Yes, I saw what Dan said (and I know very well what WONTFIX means). His comment seemed to imply to me that Commons was already using CirrusSearch and the bug still existed in it. If the bug exists in some other element of the infrastructure that will soon be replaced, then that's fine.

(In reply to Scott Martin from comment #9)

Yes, I saw what Dan said (and I know very well what WONTFIX means). His
comment seemed to imply to me that Commons was already using CirrusSearch
and the bug still existed in it. If the bug exists in some other element of
the infrastructure that will soon be replaced, then that's fine.

My apologies. I wasn't very clear in my original comment.

Commons is still using LuceneSearch as its default search. I can reproduce the "result" bug in comment 7 using the provided URL.

However, Commons has CirrusSearch enabled as a Beta Feature. This means that users can, on a user-by-user basis, switch over to using CirrusSearch instead by ticking the "New search" box in their Beta preferences. I unticked the box to reproduce the bug above. If I tick the box again, and use CirrusSearch instead, I am unable to reproduce this bug in CirrusSearch.
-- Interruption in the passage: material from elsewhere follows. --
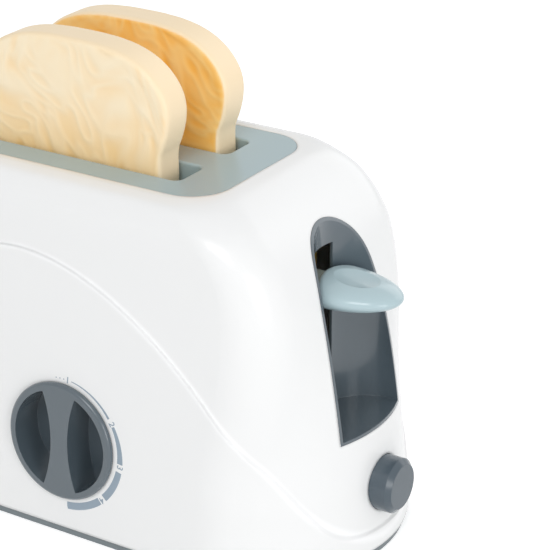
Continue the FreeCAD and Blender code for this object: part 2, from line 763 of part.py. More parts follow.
def make_dial_knob():
    flange = inward(dial_radius, -dial_proud, -dial_gap)
    front_rim = edges_at(flange, lambda point: point.y < -dial_proud + fit_gap)
    flange = flange.makeFillet(dial_edge_radius, front_rim)
    cup = inward(dial_pocket_radius + dial_cup_wall, -dial_gap - dial_edge_radius / 2, dial_cup_back())
    hub = inward(hub_radius, dial_cup_back(), dial_cup_back() + hub_length)
    knob = joined([flange, cup, hub])
    reach = math.sqrt(dial_pocket_radius ** 2 - grip_end ** 2)
    spread = grip_end - grip_waist
    grip_radius = (reach ** 2 + spread ** 2) / (2 * spread)
    floor = dial_pocket_depth - dial_proud
    for side in (-1, 1):
        round_space = inward(dial_pocket_radius, -dial_proud - cut_past, floor)
        beside_grip = inward(grip_radius, -dial_proud - cut_past, floor, side * (grip_radius + grip_waist))
        knob = knob.cut(round_space.common(beside_grip))
    return knob.cut(inward(shaft_radius, shaft_start(), click_wheel_start() + cut_past))


def click_wheel_start():
    return dial_cup_back() + hub_length


def shaft_start():
    return click_wheel_start() - shaft_seat


def bracket_start():
    return click_wheel_start() + click_wheel_thickness + bracket_gap


def make_dial_shaft():
    end = bracket_start() + bracket_thickness + bracket_gap + 2 * shaft_clip_thickness
    return inward(shaft_radius, shaft_start(), end)


def make_click_wheel():
    start = click_wheel_start()
    end = start + click_wheel_thickness
    wheel = inward(click_wheel_radius, start, end)
    cuts = [inward(shaft_radius, start - cut_past, end + cut_past)]
    for tooth in range(click_teeth):
        angle = 2 * math.pi * tooth / click_teeth
        x = click_wheel_radius * math.cos(angle)
        z = click_wheel_radius * math.sin(angle)
        cuts.append(inward(click_notch_radius, start - cut_past, end + cut_past, x, z))
    return wheel.cut(cuts)


def make_shaft_clip():
    start = bracket_start() + bracket_thickness + stop_gap
    clip = inward(shaft_clip_radius, start, start + shaft_clip_thickness)
    return clip.cut(inward(shaft_radius, start - cut_past, start + shaft_clip_thickness + cut_past))


def bracket_screw_places():
    return (dial_x - bracket_screw_offset, dial_x + bracket_screw_offset)


def bracket_foot_y():
    """Where the bracket's upright meets the base plate, on its inner face."""
    lean = math.atan(side_lean)
    depth = bracket_start() + bracket_thickness
    drop = dial_z - plate_thickness
    return front_wall_y(dial_z, apron_raise) + depth / math.cos(lean) - drop * math.tan(lean)


def bracket_screw_y():
    return bracket_foot_y() + bracket_foot_length / 2


def make_dial_bracket():
    start = bracket_start()
    plate = box(-bracket_half_width, bracket_half_width, start, start + bracket_thickness,
                -dial_z - bracket_thickness, bracket_top)
    top_edges = edges_at(plate, lambda point: point.z > bracket_top - fit_gap)
    corners = [edge for edge in top_edges if abs(edge.tangentAt(edge.FirstParameter).y) > 0.9]
    plate = plate.makeFillet(bracket_corner_radius, corners)
    bore = inward(shaft_radius + shaft_gap, start - cut_past, start + bracket_thickness + cut_past)
    plate = at_dial(plate.cut(bore))
    foot = box(dial_x - bracket_half_width, dial_x + bracket_half_width,
               bracket_foot_y() - bracket_thickness, bracket_foot_y() + bracket_foot_length,
               plate_thickness, plate_thickness + bracket_thickness)
    below = box(-half_length, half_length, -half_depth, half_depth, -half_depth, plate_thickness)
    bracket = plate.fuse(foot).cut(below)
    return bracket.cut([upright(screw_radius + screw_clearance, x, bracket_screw_y(), 0,
                                plate_thickness + 2 * bracket_thickness)
                        for x in bracket_screw_places()]).removeSplitter()


def make_bracket_screws():
    seat = plate_thickness + bracket_thickness
    screws = []
    for x in bracket_screw_places():
        shank = upright(screw_radius, x, bracket_screw_y(), blind_floor + screw_thread_gap, seat)
        head = upright(small_head_radius, x, bracket_screw_y(), seat, seat + screw_head_height)
        screws.append(head.fuse(shank))
    return Part.Compound(screws)


def make_click_spring():
    """A leaf on a block, whose tip rides on the wheel's teeth."""
    start = click_wheel_start()
    leaf_x = click_wheel_radius + leaf_gap
    low = -leaf_length + leaf_foot
    strip = box(leaf_x, leaf_x + leaf_thickness, start, start + click_wheel_thickness, low, leaf_foot)
    block = box(leaf_x - leaf_foot / 2, leaf_x + leaf_foot / 2, start, bracket_start(),
                low - leaf_foot, low)
    return at_dial(strip.fuse(block))


def build_all():
    outer = outer_body()
    inside = cavity()
    return {
        "body_shell": make_body_shell(outer, inside),
        "top_panel": make_top_panel(),
        "base_plate": make_base_plate(),
        "lever_cup": make_lever_cup(outer),
        "base_screws": make_base_screws(),
        "panel_screws": make_panel_screws(),
        "guide_rod_front": make_guide_rod(-rod_offset),
        "guide_rod_rear": make_guide_rod(rod_offset),
        "lift_spring_front": make_lift_spring(-rod_offset),
        "lift_spring_rear": make_lift_spring(rod_offset),
        "carriage_slider": make_carriage_slider(),
        "toast_rack": make_toast_rack(),
        "rack_screws": make_rack_screws(),
        "lever_arm": make_lever_arm(),
        "lever_knob": make_lever_knob(),
        "toast_slice_front": make_toast_slice(slice_front_shift, -slot_y),
        "toast_slice_rear": make_toast_slice(slice_rear_shift, slot_y),
        "cancel_button": make_cancel_button(),
        "button_clip": make_button_clip(),
        "latch_hook": make_latch_hook(),
        "latch_pin": make_latch_pin(),
        "latch_spring": make_latch_spring(),
        "dial_knob": at_dial(make_dial_knob()),
        "dial_shaft": at_dial(make_dial_shaft()),
        "click_wheel": at_dial(make_click_wheel()),
        "shaft_clip": at_dial(make_shaft_clip()),
        "dial_bracket": make_dial_bracket(),
        "bracket_screws": make_bracket_screws(),
        "click_spring": make_click_spring(),
    }


for name, shape in build_all().items():
    shape.exportStep("parts/" + name + ".step")
    sound = "sound" if shape.isValid() else "NOT SOUND"
    print(name, len(shape.Solids), "solids", round(shape.Volume), "mm3", sound)
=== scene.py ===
import json
import math

import bpy
from mathutils import Euler, Matrix, Vector, noise


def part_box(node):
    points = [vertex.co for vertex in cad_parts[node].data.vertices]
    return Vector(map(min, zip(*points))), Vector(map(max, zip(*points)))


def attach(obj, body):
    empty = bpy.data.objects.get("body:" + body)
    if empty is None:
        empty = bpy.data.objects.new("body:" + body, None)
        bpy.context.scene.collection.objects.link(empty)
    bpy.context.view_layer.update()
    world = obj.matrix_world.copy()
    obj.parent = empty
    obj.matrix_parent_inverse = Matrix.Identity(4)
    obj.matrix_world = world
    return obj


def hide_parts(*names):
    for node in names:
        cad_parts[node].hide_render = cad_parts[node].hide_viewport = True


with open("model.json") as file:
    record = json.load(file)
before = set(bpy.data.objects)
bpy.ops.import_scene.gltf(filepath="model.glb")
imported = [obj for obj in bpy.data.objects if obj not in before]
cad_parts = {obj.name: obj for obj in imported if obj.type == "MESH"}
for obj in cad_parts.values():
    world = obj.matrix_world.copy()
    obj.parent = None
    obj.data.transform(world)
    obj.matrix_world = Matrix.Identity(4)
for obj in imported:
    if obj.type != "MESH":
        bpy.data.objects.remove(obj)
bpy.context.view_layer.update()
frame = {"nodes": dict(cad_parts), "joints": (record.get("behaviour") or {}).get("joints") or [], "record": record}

MM = 0.001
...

I'm WONTFIXing this because we're in the process of (gradually) rolling out CirrusSearch to be the default on all wikis, so since this bug is fixed in CirrusSearch our time is better spent improving CirrusSearch rather than fixing LuceneSearch bugs.

Some wikis, such as all Wikivoyages, are already using CirrusSearch as the default search engine [1]. While we iron out bugs, we've got most wikis set to have CirrusSearch as a Beta Feature, so if there are any game breaking bugs then people can turn off CirrusSearch really easily. A few unfortunate wikis still use LuceneSearch and don't have the Beta Feature enabled, though this is entirely due to technical reasons related to the server cluster that handles search not being able to support CirrusSearch being turned on everywhere yet.

Hopefully this helps explain the situation. Let me know if you have any questions.

[1]: It's still possible to use Lucene on these wikis by appending &srbackend=LuceneSearch to the end of a search URL, though I have no idea why the end user would actually wish to do that.